Question: What does it mean to model expression data by a probability distribution?
1
2.6 years ago by
ebrudermanver60 wrote:

I have very frequently seen in the papers, lecture notes etc. that RNA-Seq data can be modeled by a Poisson distribution, and microarray data can be modeled by a Gaussian distribution, and I haven't given much thought on that. But I recently realized that I don't really understand what that means. Let's say we have a 100 x 20K matrix of RNA-Seq counts where rows represent samples (say, lung cancer patients) and columns represent genes. Then, do we assume that the set of 100 values in each column (gene) would follow a Poisson distribution? Or do we assume that the set of 20K values in each row follows a Poisson distribution? Or, each gene-sample pair is distributed by a separate Poisson with a separate mean? If the last is true, then we have no idea how to compute the mean and variance of those 2 million different distributions, because we have only a single value from each of them.

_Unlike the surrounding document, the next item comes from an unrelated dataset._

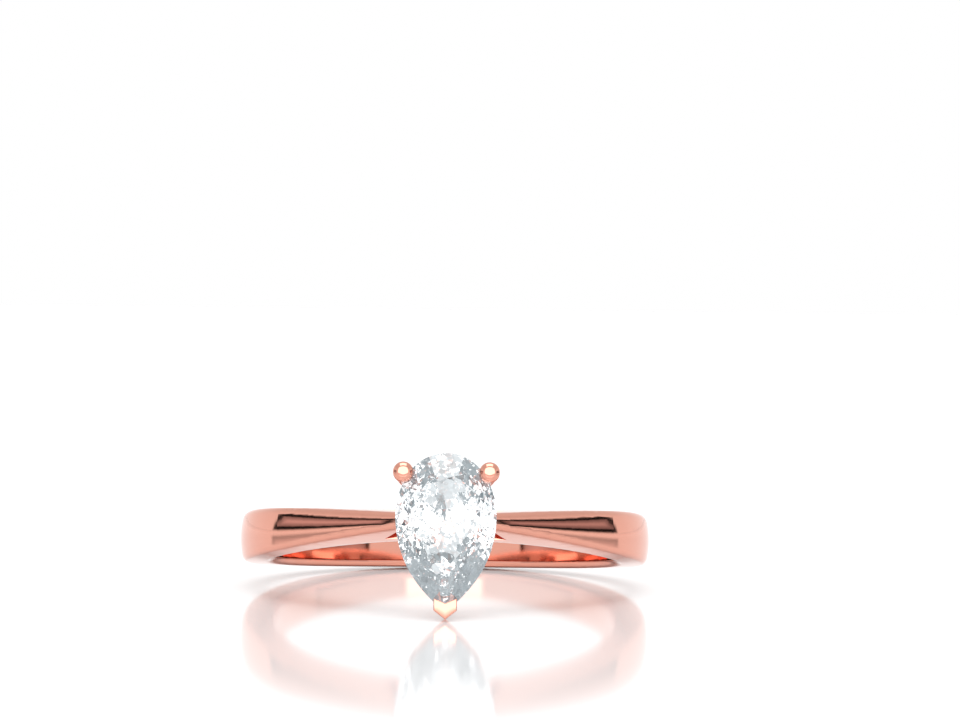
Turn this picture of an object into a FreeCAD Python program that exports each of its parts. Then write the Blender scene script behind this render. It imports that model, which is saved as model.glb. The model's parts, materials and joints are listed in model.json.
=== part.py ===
"""Solitaire engagement ring with a pear-cut stone, as a parametric assembly in millimetres.

Every piece is drawn in the ring's own frame: the finger axis is Z, the head stands towards -Y and X runs
across the ring, so that the stone's outline lies in planes parallel to XZ with its point towards -Z.
The finished pieces are then leaned back together, so that the ring lies on a table as it rests in use:
on the outer curve of its V claw at the front and on the lower edge of the band at the back.
"""
import FreeCAD, Part
import math
import os

import Sketcher

V = FreeCAD.Vector
DOC = FreeCAD.newDocument("EngagementRing")

# ---------------------------------------------------------------- driving dimensions

DIMENSIONS = {
    # band
    "finger_radius": 8.35,        # inside of the band, the ring size
    "band_thickness": 1.6,        # radial wall of the band
    "side_width": 2.3,            # widest station of the band, along the finger
    "back_width": 1.25,           # width at the back of the band
    "ridge_width": 0.66,          # width of the shoulder's crest where it meets the head
    "widest_station": -1.5,       # widest station of the band, behind the finger axis if positive
    "edge_radius": 0.28,          # rounding of the outer edges
    "comfort_radius": 0.33,       # rounding of the edges against the finger
    # shoulders
    "seam_angle": 52.0,           # where each shoulder is joined to the band, from the head
    "ridge_drop": 0.02,           # crest of the shoulder below the top of the upper rail
    "ridge_bite": 0.26,           # how far each crest runs in over the upper rail's outline
    "window_reach": 0.55,         # how far the gallery opening runs into each shoulder
    # stone
    "stone_width": 4.5,
    "stone_round": 2.8,           # widest line to the end of the round side
    "stone_tip": 4.18,            # widest line to the point
    "round_fullness": 0.89,       # radius of the round end over half the width
    "stone_station": 0.15,        # widest line above the middle of the band
    "girdle_rise": 3.4,           # middle of the girdle above the finger
    "girdle_thickness": 0.1,
    "crown_height": 0.68,
    "pavilion_depth": 1.95,
    # facets, as shares of the outline and of the heights
    "table_ratio": 0.58,
    "tip_bezel_turn": 0.74,       # the bezels beside the point, on the way from the round end to it
    "half_share": 0.3,            # an upper or lower half from its bezel, as a share of the way to the next
    "upper_half_rise": 0.62,
    "lower_half_reach": 0.24,
    "lower_half_fall": 0.8,
    "star_reach": 0.19,
    "star_drop": 0.13,
    # rails
    "seat_inset": 0.04,           # the upper rail stands inside the girdle by this much
    "seat_wall": 0.68,
    "seat_lift": 0.094,           # top of the upper rail above a straight pavilion at its inner edge
    "seat_depth": 0.87,
    "seat_chamfer": 0.24,
    "base_inset": 0.65,
    "base_wall": 0.7,
    "base_rise": 0.6,             # top of the lower rail above the finger
    "base_edge": 0.06,            # broken edge of the lower rail's top
    # claws
    "claw_diameter": 0.92,
    "claw_angle": 60.0,           # round claws, from the long axis of the stone
    "claw_offset": 0.22,          # middle of a round claw outside the girdle
    "claw_rise": 0.87,            # top of the round claws above the middle of the girdle
    "claw_dome": 0.32,            # rounding of the round claws' tops
    "vclaw_rise": 0.61,
    "vclaw_half_width": 0.515,
    "vclaw_overhang": 0.43,       # point of the V claw beyond the point of the stone
    "vclaw_depth": 0.72,          # point of the V claw to its inner corner
    "vclaw_arm": 0.53,            # length of the V claw's side faces
    "vclaw_half_angle": 52.0,
    "vclaw_edge": 0.05,           # broken edges of the V claw's top
    # blanks
    "spare": 0.4,                 # how far a blank stands beyond the cuts that finish it
}

# cells that follow from the driving ones; heights are taken from the finger axis
DERIVED = {
    "outer_radius": "finger_radius + band_thickness",
    "girdle_height": "finger_radius + girdle_rise",
    "seat_drop": "pavilion_depth * (seat_inset + seat_wall) / half_width - seat_lift",
    "seat_top": "girdle_height - seat_drop",
    "seat_bottom": "seat_top - seat_depth",
    "base_top": "finger_radius + base_rise",
    "claw_top": "girdle_height + claw_rise",
    "vclaw_top": "girdle_height + vclaw_rise",
    "reach": "claw_top + spare",
    # the stone's outline
    "half_width": "stone_width / 2",
    "round_radius": "round_fullness * half_width",
    "round_centre": "stone_round - round_radius",
    "cheek_radius": "(half_width^2 + round_centre^2 - round_radius^2) / (2 * (half_width - round_radius))",
    "wing_radius": "(stone_tip^2 + half_width^2) / stone_width",
    # the shoulders' ends
    "ridge_height": "seat_top - ridge_drop",
    "seat_x": "half_width - seat_inset",
    "ridge_half_span": "seat_x - ridge_bite",
    "window_x": "seat_x + window_reach",
    "core_x": "half_width - base_inset - base_wall",
    # the arcs that carry each claw from its top to the middle of the lower rail
    "claw_step": "claw_offset + base_inset + base_wall / 2",
    "claw_lean": "((claw_top - base_top)^2 + claw_step^2) / (2 * claw_step)",
    "base_tip": "sqrt((wing_radius - base_inset)^2 - (wing_radius - half_width)^2)",
    "vclaw_step": "vclaw_overhang + stone_tip - base_tip",
    "vclaw_lean": "((vclaw_top - base_top)^2 + vclaw_step^2) / (2 * vclaw_step)",
    "vclaw_apex": "stone_station - stone_tip - vclaw_overhang",
    # the arcs of the band's edges before and behind its widest station
    "front_run": "ridge_height + widest_station",
    "front_drop": "(side_width - ridge_width) / 2",
    "front_taper": "(front_run^2 + front_drop^2) / (2 * front_drop)",
    "back_run": "outer_radius - widest_station",
    "back_drop": "(side_width - back_width) / 2",
    "back_taper": "(back_run^2 + back_drop^2) / (2 * back_drop)",
}


def make_sheet():
    """Put every dimension in a spreadsheet cell that has the dimension's name as its alias."""
    sheet = DOC.addObject("Spreadsheet::Sheet", "dims")
    cells = {alias: str(value) for alias, value in DIMENSIONS.items()}
    cells.update({alias: "=" + formula for alias, formula in DERIVED.items()})
    for row, (alias, content) in enumerate(cells.items(), start=1):
        sheet.set("A%d" % row, alias)
        sheet.setAlias("B%d" % row, alias)
        sheet.set("B%d" % row, content)
    DOC.recompute()
    return sheet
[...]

Also, I have seen many papers where the microarray data is modeled by a p-variate Gaussian distribution where p is the number of genes, although it looks like microarray data is usually assumed to be distributed by a univariate Gaussian. What is the reason behind the multivariate assumption? Does multivariate Gaussian lead to a more accurate modeling of the data?

As you can see, I am totally confused. Can someone explain those in an intuitive and least technical way possible (I am not a statistician)?

modified 2.6 years ago by Jean-Karim Heriche22k • written 2.6 years ago by ebrudermanver60
3
2.6 years ago by
EMBL Heidelberg, Germany
Jean-Karim Heriche22k wrote:

Modeling data by a distribution simply means we assume that the numbers come from this distribution. In the case of RNA seq, the read counts are assumed to follow a Poisson distribution. See this post for more on this. For microarray data, the cleaned-up, log-transformed expression levels are often assumed to be Normally-distributed. At the gene level, when the expression is the average over many spots (for some arrays) or samples, the mean tends towards a Gaussian distribution due to the central limit theorem. These are usually simplifying assumptions that make dealing with the data easier. Most of the time, real data have long tails or are over/under-dispersed compared to standard distributions.

So, relating this to my actual question, are you saying that each column (gene) in the example I gave is distributed by a Gaussian distribution? Why not each row (sample)?